Energizer was awarded a permanent injunction restraining Duracell from using the Energizer HA Sticker, the Energizer Max AA Sticker and Energizer’s trademarks on battery packages, and $179,000 in damages.

The full decision is reported here.

Upcoming Changes to CIPO’s Fees

Following proposals and consultations spanning a period of two years, the Canadian Intellectual Property Office has announced an increase of most of its fees.  The final Copyright Regulations, Industrial Design Regulations, Integrated Circuit Topography Regulations, Patent Rules, and Trademarks Regulations were published in the Canada Gazette, Part II on June 21, 2023 with a coming into force date of January 1, 2024.

In accordance with the Services Fees Act, most of the CIPO fees are adjusted annually based on the Consumer Price Index. In addition to the annual fee adjustment, on January 1, 2024, most of the CIPO fees will have a one-time 25% increase.  The increase does not apply to “small entity” patent fees.  The definition of “small entity” has also been amended in the Patent Rules to include an entity that employs less than 100 employees instead of 50 or fewer employees.

Some applicants have begun receiving correspondence from the CIPO reflecting only the annual adjusted fees.  Correspondence will not be withdrawn and resent showing the 25% increase and stakeholders will have to be diligent and pay the correct fees in January 2024.

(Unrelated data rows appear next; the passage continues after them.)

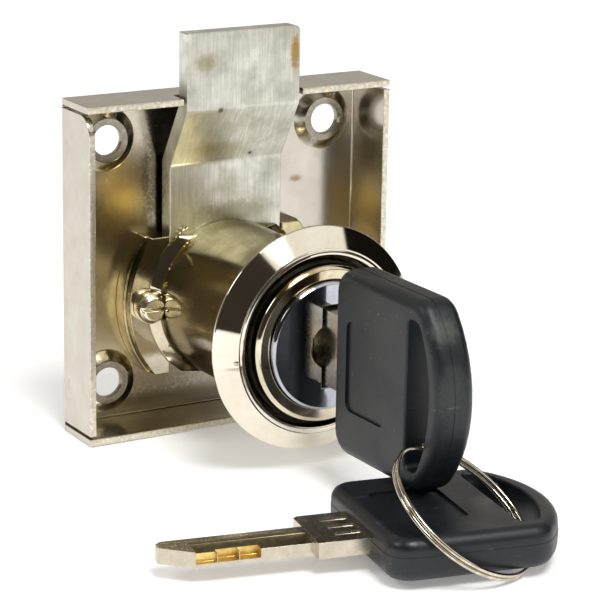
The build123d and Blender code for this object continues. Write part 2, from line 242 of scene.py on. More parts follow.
def plated(name, pale, dark, gloss, dull, cloud_size, pit_size, pit_depth):
    """Plated metal: cloudy where the bath ran thin, over the fine pits of the metal beneath. The
    sizes of cloud and pit, and the depth of a pit, are in millimetres."""
    material, tree = new_material(name)
    place = add(tree, "ShaderNodeTexCoord").outputs["Object"]
    cloud = add(
        tree,
        "ShaderNodeTexNoise",
        {"Vector": place, "Scale": 1000.0 / cloud_size, "Detail": 5.0, "Roughness": 0.62},
    )
    share = add(
        tree,
        "ShaderNodeMapRange",
        {"Value": cloud.outputs["Fac"], "From Min": 0.34, "From Max": 0.66},
    )
    colour = add(
        tree,
        "ShaderNodeMix",
        {"Factor": share.outputs[0], under_in: linear(dark), over_in: linear(pale)},
        data_type="RGBA",
    )
    rough = add(
        tree,
        "ShaderNodeMapRange",
        {
            "Value": cloud.outputs["Fac"],
            "From Min": 0.3,
            "From Max": 0.7,
            "To Min": dull,
            "To Max": gloss,
        },
    )
    pits = add(
        tree,
        "ShaderNodeTexNoise",
        {"Vector": place, "Scale": 1000.0 / pit_size, "Detail": 3.0, "Roughness": 0.55},
    )
    bump = add(
        tree,
        "ShaderNodeBump",
        {"Height": pits.outputs["Fac"], "Strength": 1.0, "Distance": pit_depth * mm},
    )
    shader = add(
        tree,
        "ShaderNodeBsdfPrincipled",
        {
            "Base Color": colour.outputs[mixed_out],
            "Metallic": 1.0,
            "Roughness": rough.outputs[0],
            "Normal": bump.outputs[0],
        },
    )
    add(tree, "ShaderNodeOutputMaterial", {"Surface": shader.outputs[0]})
    return material


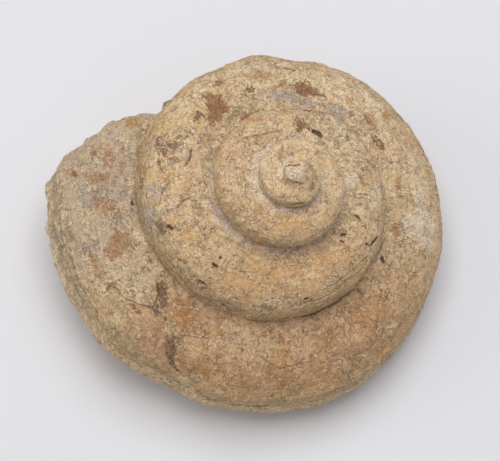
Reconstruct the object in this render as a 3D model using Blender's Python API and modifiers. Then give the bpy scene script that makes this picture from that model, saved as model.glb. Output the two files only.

For more information regarding the new CIPO’s fees, please see https://ised-isde.canada.ca/site/canadian-intellectual-property-office/en/what-you-need-know-about-upcoming-changes-cipos-fees

2023 WIPO Global Awards Winners Announced

The World Intellectual Property Office (“WIPO”) has announced the 2023 winners of the WIPO Global Awards program. The WIPO Global Awards program celebrates the use of intellectual property as a catalyst for economic, social and cultural impact.